## Stored data

- - - - -

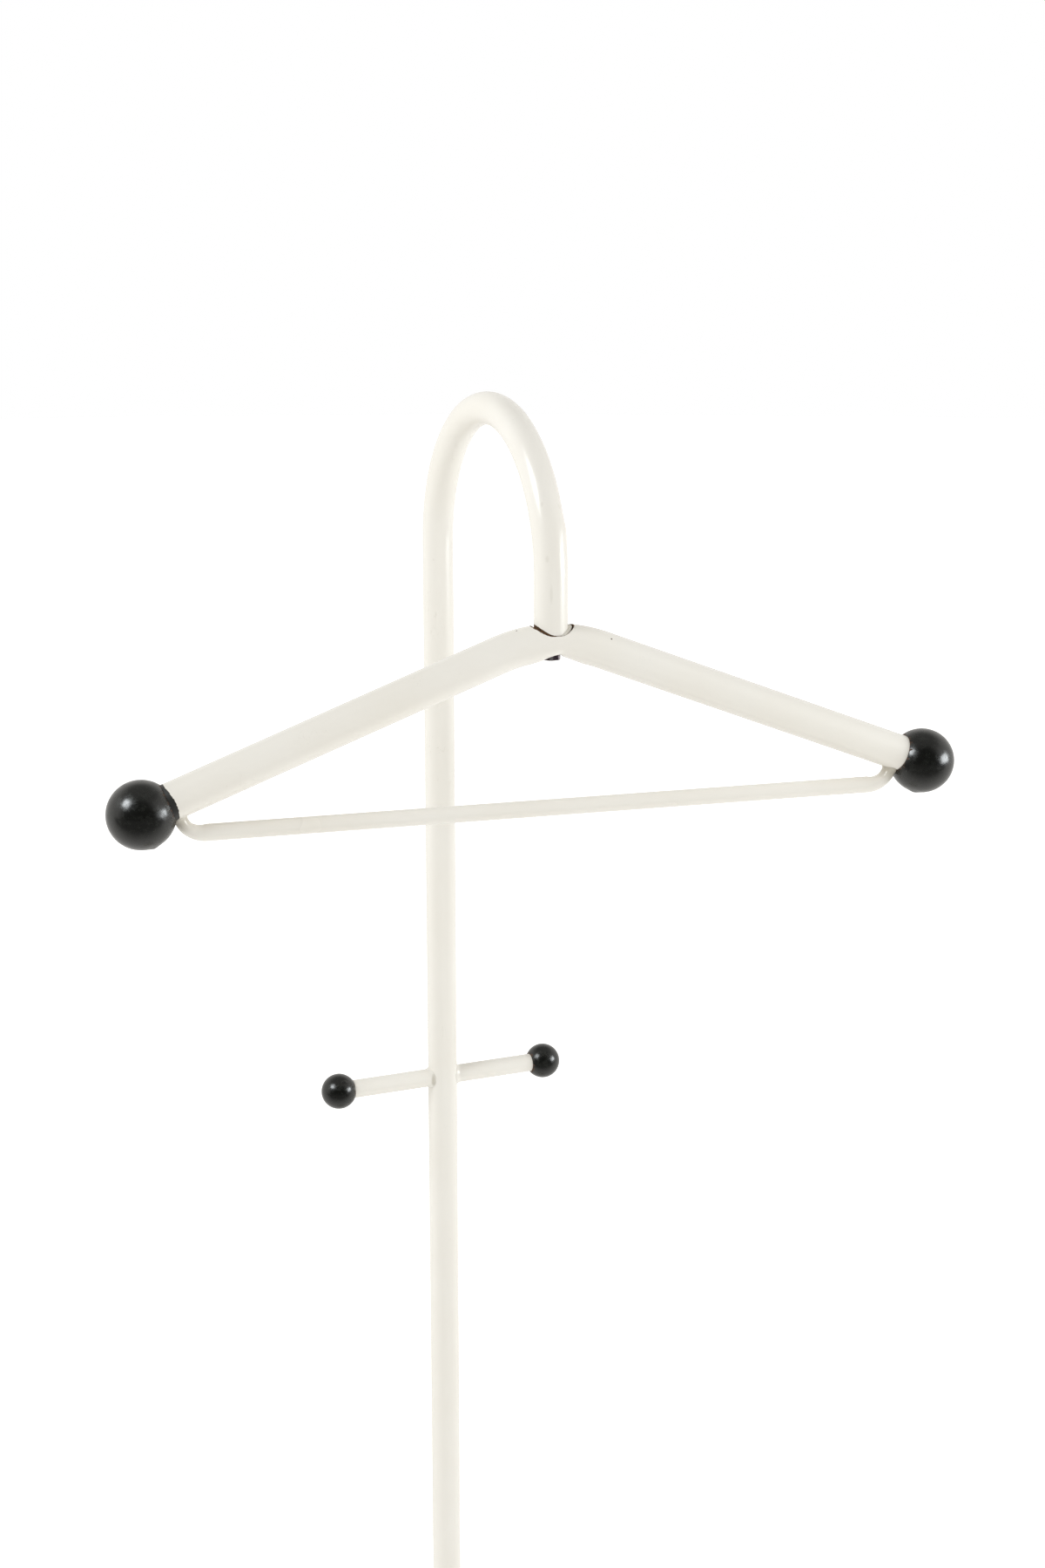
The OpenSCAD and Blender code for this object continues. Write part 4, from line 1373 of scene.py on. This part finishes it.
# %% Camera
CAMERA_PLACE = Vector((-0.4766, -1.2470, 1.2119))
CAMERA_TURN = radians(-23.05)
CAMERA_PITCH = radians(-13.71)
LENS = 52.37
camera = bpy.data.objects.new("camera", bpy.data.cameras.new("camera"))
bpy.context.scene.collection.objects.link(camera)
camera.location = CAMERA_PLACE
camera.rotation_euler = (pi / 2 + CAMERA_PITCH, 0, CAMERA_TURN)
camera.data.lens = LENS
bpy.context.scene.camera = camera
bpy.context.scene.view_settings.view_transform = "Standard"
bpy.context.view_layer.update()
print("camera", round((CAMERA_PLACE - PIVOT).length, 2), "m from the pivot")

# %% [markdown]
# ## The lamps
# Two soft boxes light the stand, one at the upper left and a small one level with it at the right.
# A lamp strong enough for the bright line on glossy enamel would bleach the paint, so each box has
# a second one behind it that is seen only in gloss. It sharpens the highlights and lights nothing.

# %% Lamps
AIM = Vector((0, -0.12, 0.95))
COOL = (0.93, 0.975, 1.0)
KEY_POWER = 29
SIDE_POWER = 7.4
GLINT_LEFT = 16
GLINT_RIGHT = 4.2
view = camera.matrix_world.to_3x3()
UPPER_LEFT = view @ Vector((-0.652, 0.501, 0.567))
RIGHT = view @ Vector((0.985, 0.05, 0.14))


def lamp(name, direction, distance, width, height, power, glint_only):
    """A soft box that looks at the hanger. A glint is seen in gloss, and lights nothing."""
    light = bpy.data.lights.new(name, "AREA")
    light.shape = "RECTANGLE"
    light.size = width
    light.size_y = height
    light.energy = power
    light.color = COOL
    holder = bpy.data.objects.new(name, light)
    bpy.context.scene.collection.objects.link(holder)
    holder.location = AIM + direction.normalized() * distance
    holder.rotation_euler = (-direction).to_track_quat("-Z", "Y").to_euler()
    holder.visible_diffuse = not glint_only
    print(name, power, "W")


lamp("soft_box_left", UPPER_LEFT, 2.6, 0.86, 0.86, KEY_POWER, False)
lamp("soft_box_right", RIGHT, 1.4, 0.70, 0.42, SIDE_POWER, False)
lamp("glint_left", UPPER_LEFT, 2.61, 1.2, 0.98, GLINT_LEFT, True)
lamp("glint_right", RIGHT, 1.41, 0.70, 0.42, GLINT_RIGHT, True)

- - - - -

## Instructions to follow
Reproduce the material above exactly; please quote every line of it.

## Exercise answer
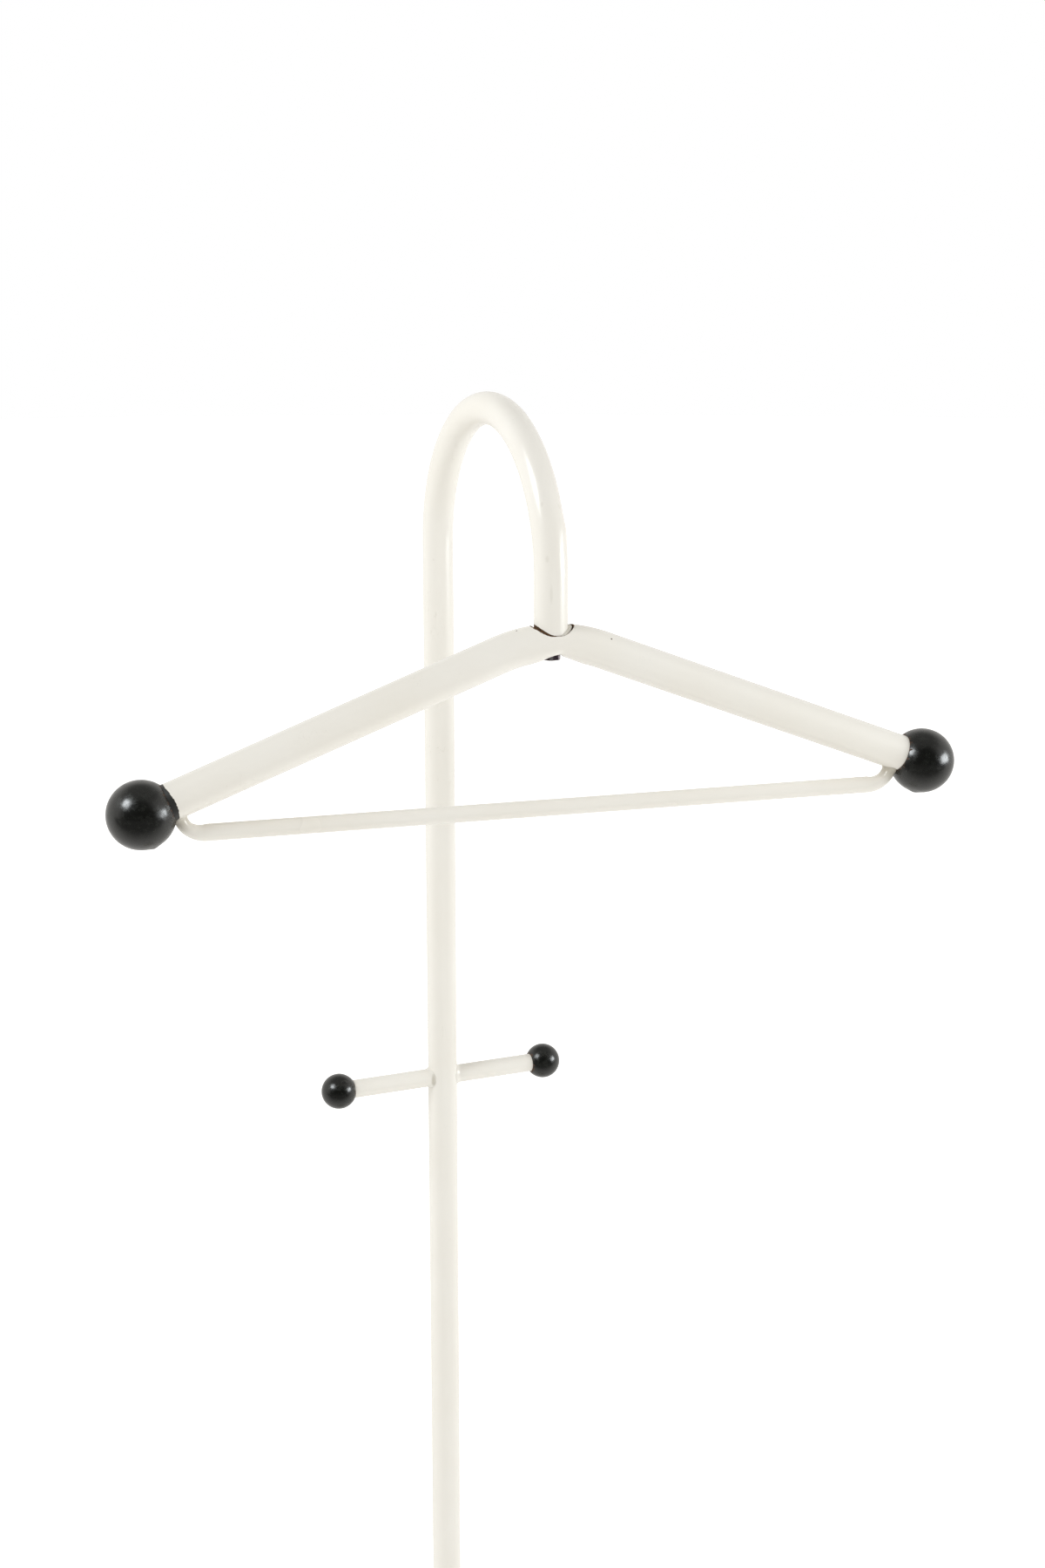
The OpenSCAD and Blender code for this object continues. Write part 4, from line 1373 of scene.py on. This part finishes it.
# %% Camera
CAMERA_PLACE = Vector((-0.4766, -1.2470, 1.2119))
CAMERA_TURN = radians(-23.05)
CAMERA_PITCH = radians(-13.71)
LENS = 52.37
camera = bpy.data.objects.new("camera", bpy.data.cameras.new("camera"))
bpy.context.scene.collection.objects.link(camera)
camera.location = CAMERA_PLACE
camera.rotation_euler = (pi / 2 + CAMERA_PITCH, 0, CAMERA_TURN)
camera.data.lens = LENS
bpy.context.scene.camera = camera
bpy.context.scene.view_settings.view_transform = "Standard"
bpy.context.view_layer.update()
print("camera", round((CAMERA_PLACE - PIVOT).length, 2), "m from the pivot")

# %% [markdown]
# ## The lamps
# Two soft boxes light the stand, one at the upper left and a small one level with it at the right.
# A lamp strong enough for the bright line on glossy enamel would bleach the paint, so each box has
# a second one behind it that is seen only in gloss. It sharpens the highlights and lights nothing.

# %% Lamps
AIM = Vector((0, -0.12, 0.95))
COOL = (0.93, 0.975, 1.0)
KEY_POWER = 29
SIDE_POWER = 7.4
GLINT_LEFT = 16
GLINT_RIGHT = 4.2
view = camera.matrix_world.to_3x3()
UPPER_LEFT = view @ Vector((-0.652, 0.501, 0.567))
RIGHT = view @ Vector((0.985, 0.05, 0.14))


def lamp(name, direction, distance, width, height, power, glint_only):
    """A soft box that looks at the hanger. A glint is seen in gloss, and lights nothing."""
    light = bpy.data.lights.new(name, "AREA")
    light.shape = "RECTANGLE"
    light.size = width
    light.size_y = height
    light.energy = power
    light.color = COOL
    holder = bpy.data.objects.new(name, light)
    bpy.context.scene.collection.objects.link(holder)
    holder.location = AIM + direction.normalized() * distance
    holder.rotation_euler = (-direction).to_track_quat("-Z", "Y").to_euler()
    holder.visible_diffuse = not glint_only
    print(name, power, "W")


lamp("soft_box_left", UPPER_LEFT, 2.6, 0.86, 0.86, KEY_POWER, False)
lamp("soft_box_right", RIGHT, 1.4, 0.70, 0.42, SIDE_POWER, False)
lamp("glint_left", UPPER_LEFT, 2.61, 1.2, 0.98, GLINT_LEFT, True)
lamp("glint_right", RIGHT, 1.41, 0.70, 0.42, GLINT_RIGHT, True)